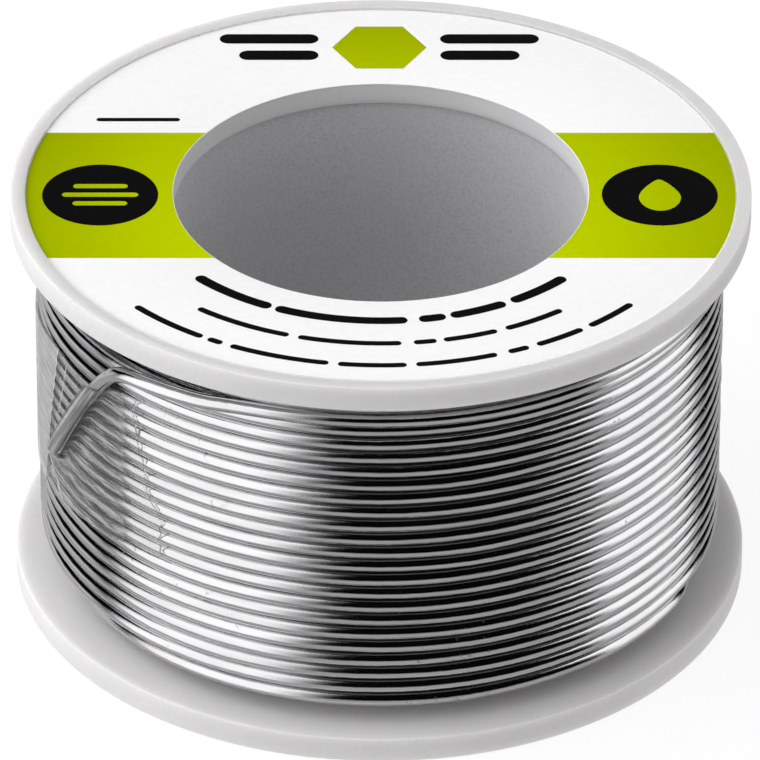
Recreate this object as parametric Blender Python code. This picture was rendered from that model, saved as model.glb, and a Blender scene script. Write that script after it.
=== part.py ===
"""Solder wire spool: a labelled three-piece plastic spool wound with one length of 1 mm solder wire.

Units are metres and +Z is up. The spool stands on its lower flange: the origin is the middle of that
flange's outer face, and the spool's axis is Z. The wire's taped free end is on the -X side, turned
a little towards -Y. Azimuths are measured around Z from -Y, positive towards +X.
"""

import math

import bmesh
import bpy
from mathutils import Vector

MM = 0.001

# Spool body: two equal flange discs, one pressed and welded to each end of the hub tube.
FLANGE_RADIUS = 23.8 * MM
FLANGE_THICKNESS = 1.7 * MM
FLANGE_BORE_RADIUS = 13.3 * MM
FLANGE_RIM_ROUNDING = 0.25 * MM
BORE_EDGE_ROUNDING = 0.12 * MM
WINDING_WIDTH = 24.85 * MM
HUB_BORE_RADIUS = 13.5 * MM
HUB_OUTER_RADIUS = 15.3 * MM
JOINT_GAP = 0.03 * MM

# Paper label on the upper flange.
LABEL_RADIUS = 22.8 * MM
LABEL_THICKNESS = 0.12 * MM

# Solder wire.
WIRE_DIAMETER = 1.0 * MM
WINDING_RADIUS = 22.1 * MM
WINDING_CLEARANCE = 0.3 * MM
WINDING_EDGE_STEP = 0.87 * MM

# Free end of the wire, as (azimuth in degrees, height) along its centre line: it leaves the last
# turn, bends down and runs aslant over the turns below.
TAIL_ROUTE = (
    (-28.0, 24.40 * MM),
    (-34.0, 24.37 * MM),
    (-40.0, 24.31 * MM),
    (-44.2, 24.22 * MM),
    (-47.0, 23.90 * MM),
    (-49.2, 23.25 * MM),
    (-51.4, 22.30 * MM),
    (-54.4, 20.75 * MM),
    (-59.2, 18.00 * MM),
    (-65.2, 14.55 * MM),
)
TAIL_LIFT = 0.3 * MM

# Clear adhesive tape that holds the free end.
TAPE_WIDTH = 11.0 * MM
TAPE_START = -42.0
TAPE_END = -132.0
TAPE_HEIGHT_AT_START = 15.9 * MM
TAPE_FALL_PER_DEGREE = 0.045 * MM
TAPE_THICKNESS = 0.1 * MM
TAPE_LIFT = 0.3 * MM
TENT_HALF_WIDTH = 3.2 * MM

RING_SEGMENTS = 96
LABEL_SEGMENTS = 96
TAPE_COLUMNS = 60
TAPE_ROWS = 14
TAIL_POINTS = 30
ROUNDING_STEPS = 3

BARREL_TOP = FLANGE_THICKNESS + WINDING_WIDTH
FLANGE_TOP = BARREL_TOP + FLANGE_THICKNESS
WIRE_RADIUS = WIRE_DIAMETER / 2
TAIL_RADIUS = WINDING_RADIUS + TAIL_LIFT + WIRE_RADIUS
TAPE_RADIUS = WINDING_RADIUS + TAPE_LIFT
TENT_RISE = TAIL_RADIUS + WIRE_RADIUS + TAPE_LIFT - TAPE_RADIUS


def clear_scene():
    for obj in list(bpy.data.objects):
        bpy.data.objects.remove(obj)


def make_material(name, colour, roughness, metallic=0.0, alpha=1.0):
    material = bpy.data.materials.new(name)
    material.use_nodes = True
    shader = material.node_tree.nodes["Principled BSDF"]
    shader.inputs["Base Color"].default_value = (*colour, 1.0)
    shader.inputs["Roughness"].default_value = roughness
    shader.inputs["Metallic"].default_value = metallic
    shader.inputs["Alpha"].default_value = alpha
    return material


def add_mesh_object(name, bm, material):
    bmesh.ops.recalc_face_normals(bm, faces=bm.faces)
    mesh = bpy.data.meshes.new(name)
    bm.to_mesh(mesh)
    bm.free()
    mesh.shade_smooth()
    mesh.set_sharp_from_angle(angle=math.radians(40))
    mesh.materials.append(material)
    obj = bpy.data.objects.new(name, mesh)
    bpy.context.collection.objects.link(obj)
    return obj


def corner(radius, height, rounding, start_degrees):
    """Points of a quarter round, centred on (radius, height), turning a quarter turn anticlockwise."""
    points = []
    for step in range(ROUNDING_STEPS + 1):
        angle = math.radians(start_degrees + 90 * step / ROUNDING_STEPS)
        points.append((radius + rounding * math.cos(angle), height + rounding * math.sin(angle)))
    return points


def rounded_section(inner, outer, low, high, inner_rounding, outer_rounding):
    """Closed section of a ring, as (radius, height) points, with four rounded corners."""
    section = corner(outer - outer_rounding, low + outer_rounding, outer_rounding, -90)
    section += corner(outer - outer_rounding, high - outer_rounding, outer_rounding, 0)
    section += corner(inner + inner_rounding, high - inner_rounding, inner_rounding, 90)
    section += corner(inner + inner_rounding, low + inner_rounding, inner_rounding, 180)
    return section


def turned_ring(name, section, segments, material):
    """Turns a closed (radius, height) section once around Z."""
    bm = bmesh.new()
    verts = [bm.verts.new((radius, 0.0, height)) for radius, height in section]
    edges = [bm.edges.new((verts[i - 1], verts[i])) for i in range(len(verts))]
    bmesh.ops.spin(
        bm, geom=verts + edges, cent=(0, 0, 0), axis=(0, 0, 1), dvec=(0, 0, 0),
        angle=2 * math.pi, steps=segments, use_merge=True, use_duplicate=False,
    )
    return add_mesh_object(name, bm, material)


def on_cylinder(azimuth, height, radius):
    angle = math.radians(azimuth)
    return Vector((radius * math.sin(angle), -radius * math.cos(angle), height))


def smooth_route(points, count):
    """Reads count points, evenly by parameter, from a Catmull-Rom curve through the route's points."""
    ends = [2 * points[0] - points[1], *points, 2 * points[-1] - points[-2]]
    spans = len(points) - 1
    result = []
    for index in range(count):
        place = index * spans / (count - 1)
        span = min(int(place), spans - 1)
        t = place - span
        a, b, c, d = ends[span:span + 4]
        result.append(
            0.5 * (2 * b + (c - a) * t + (2 * a - 5 * b + 4 * c - d) * t ** 2
                   + (3 * b - a - 3 * c + d) * t ** 3)
        )
    return result


def build_flange(name, low, material):
    section = rounded_section(
        FLANGE_BORE_RADIUS, FLANGE_RADIUS, low, low + FLANGE_THICKNESS,
        BORE_EDGE_ROUNDING, FLANGE_RIM_ROUNDING,
    )
    return turned_ring(name, section, RING_SEGMENTS, material)


def build_hub_tube(material):
    low = FLANGE_THICKNESS + JOINT_GAP
    high = BARREL_TOP - JOINT_GAP
    section = [(HUB_OUTER_RADIUS, low), (HUB_OUTER_RADIUS, high),
               (HUB_BORE_RADIUS, high), (HUB_BORE_RADIUS, low)]
    return turned_ring("hub_tube", section, RING_SEGMENTS, material)


def build_label(material):
    low = FLANGE_TOP + JOINT_GAP
    high = low + LABEL_THICKNESS
    section = [(LABEL_RADIUS, low), (LABEL_RADIUS, high),
               (FLANGE_BORE_RADIUS, high), (FLANGE_BORE_RADIUS, low)]
    return turned_ring("top_label", section, LABEL_SEGMENTS, material)


def build_winding(material):
    """Outer shape of all the wound turns: its outermost layer starts short of the lower flange."""
    inner = HUB_OUTER_RADIUS + WINDING_CLEARANCE
    low = FLANGE_THICKNESS + WINDING_CLEARANCE
    high = BARREL_TOP - WINDING_CLEARANCE
    step_height = low + WINDING_EDGE_STEP
    section = [(inner, low), (WINDING_RADIUS - WINDING_EDGE_STEP, low), (WINDING_RADIUS, step_height),
               (WINDING_RADIUS, high), (inner, high)]
    return turned_ring("solder_winding", section, RING_SEGMENTS, material)


def build_tail(material):
    points = [on_cylinder(azimuth, height, TAIL_RADIUS) for azimuth, height in TAIL_ROUTE]
    curve = bpy.data.curves.new("solder_tail", "CURVE")
    curve.dimensions = "3D"
    curve.bevel_depth = WIRE_RADIUS
    curve.bevel_resolution = 2
    curve.use_fill_caps = True
    spline = curve.splines.new("POLY")
    route = smooth_route(points, TAIL_POINTS)
    spline.points.add(len(route) - 1)
    for place, point in zip(spline.points, route):
        place.co = (*point, 1.0)
    curve.materials.append(material)
    obj = bpy.data.objects.new("solder_tail", curve)
    bpy.context.collection.objects.link(obj)
    return obj


def tail_segments():
    """The free end laid flat, as (arc length, height) points on the unrolled winding."""
    return [(math.radians(azimuth) * TAPE_RADIUS, height) for azimuth, height in TAIL_ROUTE]


def distance_to_tail(arc, height, flat_route):
    place = Vector((arc, height))
    best = math.inf
    for start, end in zip(flat_route, flat_route[1:]):
        a = Vector(start)
        span = Vector(end) - a
        share = max(0.0, min(1.0, (place - a).dot(span) / span.length_squared))
        best = min(best, (place - a - share * span).length)
    return best


def tape_radius_at(azimuth, height, flat_route):
    """The tape lies on the turns and tents over the wire's free end."""
    distance = distance_to_tail(math.radians(azimuth) * TAPE_RADIUS, height, flat_route)
    slack = max(0.0, distance - WIRE_RADIUS - TAPE_LIFT)
    return TAPE_RADIUS + TENT_RISE * max(0.0, 1.0 - slack / TENT_HALF_WIDTH)


def build_tape(material):
    flat_route = tail_segments()
    bm = bmesh.new()
    layers = []
    for offset in (0.0, TAPE_THICKNESS):
        rows = []
        for column in range(TAPE_COLUMNS + 1):
            azimuth = TAPE_START + (TAPE_END - TAPE_START) * column / TAPE_COLUMNS
            middle = TAPE_HEIGHT_AT_START - TAPE_FALL_PER_DEGREE * (TAPE_START - azimuth)
            line = []
            for row in range(TAPE_ROWS + 1):
                height = middle + TAPE_WIDTH * (row / TAPE_ROWS - 0.5)
                radius = tape_radius_at(azimuth, height, flat_route) + offset
                line.append(bm.verts.new(on_cylinder(azimuth, height, radius)))
            rows.append(line)
        layers.append(rows)
    for rows in layers:
        for left, right in zip(rows, rows[1:]):
            for row in range(TAPE_ROWS):
                bm.faces.new((left[row], left[row + 1], right[row + 1], right[row]))
    inner, outer = layers
    inner_edge = border(inner)
    outer_edge = border(outer)
    for i in range(len(inner_edge)):
        bm.faces.new((inner_edge[i - 1], inner_edge[i], outer_edge[i], outer_edge[i - 1]))
    return add_mesh_object("clear_tape", bm, material)


def border(rows):
    """The grid's border vertices, in order around it."""
    first = rows[0][:-1]
    top = [line[-1] for line in rows[:-1]]
    last = rows[-1][:0:-1]
    bottom = [line[0] for line in rows[:0:-1]]
    return first + top + last + bottom


def build_spool():
    plastic = make_material("spool_plastic", (0.80, 0.80, 0.79), 0.42)
    paper = make_material("label_paper", (0.92, 0.92, 0.91), 0.45)
    solder = make_material("solder", (0.72, 0.72, 0.73), 0.18, metallic=1.0)
    tape = make_material("clear_tape", (0.90, 0.91, 0.90), 0.20, alpha=0.35)
    build_flange("bottom_flange", 0.0, plastic)
    build_flange("top_flange", BARREL_TOP, plastic)
    build_hub_tube(plastic)
    build_label(paper)
    build_winding(solder)
    build_tail(solder)
    build_tape(tape)


clear_scene()
build_spool()
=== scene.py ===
"""Looks of the solder wire spool: an off-white spool, a printed ring label, one length of solder wire
wound in seven layers, and the clear tape that holds the wire's free end.

Units are metres and +Z is up. Azimuths are measured around Z from -Y, positive towards +X.
"""

import math

import bmesh
import bpy
from mathutils import Matrix, Vector, noise


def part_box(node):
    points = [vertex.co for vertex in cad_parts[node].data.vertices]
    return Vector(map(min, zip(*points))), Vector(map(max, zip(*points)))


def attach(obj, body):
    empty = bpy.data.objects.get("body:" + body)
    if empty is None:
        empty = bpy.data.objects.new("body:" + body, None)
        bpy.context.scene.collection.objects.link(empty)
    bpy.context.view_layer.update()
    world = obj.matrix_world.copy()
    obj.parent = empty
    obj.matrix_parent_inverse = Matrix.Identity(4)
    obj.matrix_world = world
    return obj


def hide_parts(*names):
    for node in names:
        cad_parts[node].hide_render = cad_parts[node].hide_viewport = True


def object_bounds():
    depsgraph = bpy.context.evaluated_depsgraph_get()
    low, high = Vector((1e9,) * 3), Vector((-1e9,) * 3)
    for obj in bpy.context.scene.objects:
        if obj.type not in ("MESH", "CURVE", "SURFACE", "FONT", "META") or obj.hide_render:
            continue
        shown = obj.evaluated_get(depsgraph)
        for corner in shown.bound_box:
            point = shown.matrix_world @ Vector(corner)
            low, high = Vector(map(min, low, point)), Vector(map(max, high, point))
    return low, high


MM = 0.001

# Camera: a long lens, looking along +Y and down.
CAMERA_ELEVATION = math.radians(32.65)
CAMERA_DISTANCE = 646.7 * MM
CAMERA_LENS_MM = 471.7
CAMERA_SENSOR_MM = 36.0
CAMERA_ROLL = math.radians(0.221)
CAMERA_AIM_DROP = 0.5 * MM

# Solder wire: even and odd layers lie in each other's grooves, and each turn rises by GROOVE_SLOPE for
# each radian of azimuth around the front.
WIRE_DIAMETER = 1.0 * MM
LAYERS = 7
LAYER_STEP = 0.962 * MM
OUTER_RADIUS = 21.67 * MM
TURN_PITCH = 1.02 * MM
EVEN_LAYER_START = 2.40 * MM
EVEN_LAYER_TURNS = 24
ODD_LAYER_TURNS = 23
OUTER_LAYER_TURNS = 21
TOP_TURN_HEIGHT = 25.57 * MM
LAST_TURN_HEIGHT = 24.70 * MM
LAST_TURN_RADIUS = 22.15 * MM
GROOVE_SLOPE = 0.055 * MM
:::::
Repeat exactly the lines from the one containing "last = rows[-1][:0:-1]" through the one containing "if empty is", both included, and nothing else.

    last = rows[-1][:0:-1]
    bottom = [line[0] for line in rows[:0:-1]]
    return first + top + last + bottom


def build_spool():
    plastic = make_material("spool_plastic", (0.80, 0.80, 0.79), 0.42)
    paper = make_material("label_paper", (0.92, 0.92, 0.91), 0.45)
    solder = make_material("solder", (0.72, 0.72, 0.73), 0.18, metallic=1.0)
    tape = make_material("clear_tape", (0.90, 0.91, 0.90), 0.20, alpha=0.35)
    build_flange("bottom_flange", 0.0, plastic)
    build_flange("top_flange", BARREL_TOP, plastic)
    build_hub_tube(plastic)
    build_label(paper)
    build_winding(solder)
    build_tail(solder)
    build_tape(tape)


clear_scene()
build_spool()
=== scene.py ===
"""Looks of the solder wire spool: an off-white spool, a printed ring label, one length of solder wire
wound in seven layers, and the clear tape that holds the wire's free end.

Units are metres and +Z is up. Azimuths are measured around Z from -Y, positive towards +X.
"""

import math

import bmesh
import bpy
from mathutils import Matrix, Vector, noise


def part_box(node):
    points = [vertex.co for vertex in cad_parts[node].data.vertices]
    return Vector(map(min, zip(*points))), Vector(map(max, zip(*points)))


def attach(obj, body):
    empty = bpy.data.objects.get("body:" + body)
    if empty is None:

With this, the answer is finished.